Nesse meu doce devaneio, somei uma saudade docinha de quando, no tempo do colono, a minha irmã enviava de Silva Porto para Luanda, nos meses de Cacimbo (que é quando as laranjas amadurecem), uma caixa de laranjas docinhas como mel, no frete baratíssimo duma companhia de viação. Essas laranjas eram diferentes das do Tomboco. Tinham um mamilozito num dos pólos. Mas também tinham sementes. Toda a fruta natural tem sementes. Então pensei, se investíssemos na produção de laranja no Bié, os cidadãos do Moxico podiam comer as laranjas que iriam desde o Kuito, de comboio, passando pelo Huambo, onde ficariam umas boas toneladas dessas laranjas com um pequenino mamilo sumarento. E de comboio iriam também para a Huíla e para as Lundas. E voltei a imaginar, desde Cabinda até ao Cunene, as laranjas nas mãos das crianças das escolas, na hora abençoada do lanche. Imaginei os restaurantes a servirem aos clientes sumo natural de laranja. A 100 ou 200 kwanzas o copo. Não mais como agora, que um simples sumo natural custa 1.200 kwanzas. Porque, quando há muita produção, o preço anicha-se no bolso do consumidor. Assim a falar com os meus botões, acabei de comer a laranja e guardei as sementes num guardanapo de papel. Um dia, quem sabe?, ainda arranjo uma terra e planto um laranjal.
Nessa fala com o autor desta crónica, desenhei o comboio até Malanje cheio de laranjas. E o comboio passando por Viana e Catete e deixando laranjas. Imaginei Angola a exportar laranjas docinhas do Tomboco e do Bié.
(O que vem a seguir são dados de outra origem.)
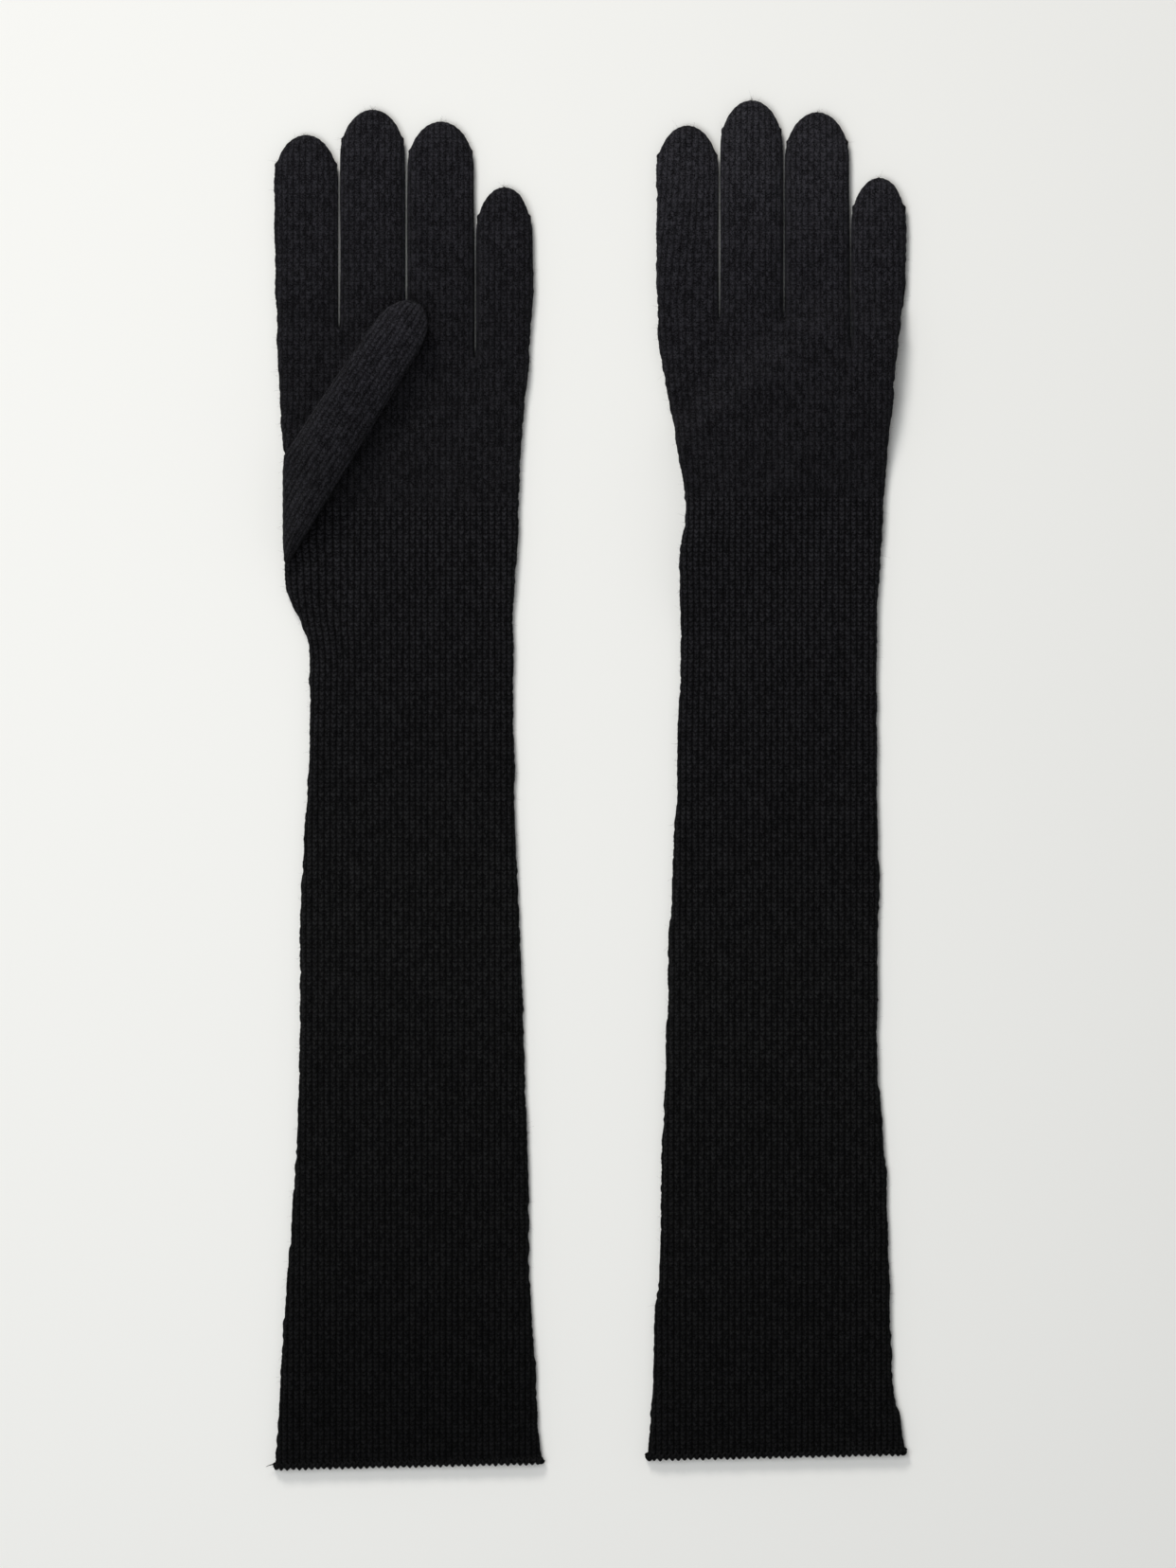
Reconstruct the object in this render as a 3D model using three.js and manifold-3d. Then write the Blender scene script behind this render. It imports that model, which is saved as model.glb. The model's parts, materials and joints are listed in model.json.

E veio à minha mente o conto de Gabriel García Marquez, “A Incrível e Triste História da Cândida Herêndira e sua Avó Desalmada”, um conto povoado de laranjas que escondiam uma pepita de ouro no polme.
Vos escrevo esta estória: as pepitas de ouro das nossas laranjas a viajar nos transportes rodoviários, ferroviários e marítimos, bem organizados na mão do privado como manda a economia de mercado, o sol doirado das nossas laranjas preservado em contentores frigoríficos no sítio da partida e no local da chegada. Esses miúdos que andam por Luanda com um carrinho de mão das obras a vender banana-pão, cebola e tomate, vendendo as laranjas do Tomboco montados em bicicletas de três rodas, com a carroçazinha à frente. As quitandeiras de laranja, como no tempo do colono, embelezando os passeios com as suas banheiras cheiinhas da doçura amarela. Os nossos passeios não têm de ser exactamente como os passeios da Europa e da América. Quitandeira de Luanda tem pregão de peixe, é macoa, é boa macoa, minha senhora, e tem o pregão, compra laranja docinha, como cantou o Poeta na Sagrada Esperança. Quitandeira não é zungueira. Conheço a diferença, porque também sou quitandeiro de palavras e zungueiro de sorrisos, que tristezas não pagam dívidas. Da Vida, herdei a imaginação de poeta e o doce sabor das laranjas no céu da boca. Mas não quero nunca ter saudades das laranjas do Tomboco, como tenho agora das laranjas que vinham de Silva Porto, no tempo do colono. Porque ter saudades é não ter a coisa de que se tem saudades. Queria era ter, durante o ano inteiro, o sol doce dessas laranjas a arder na minha garganta.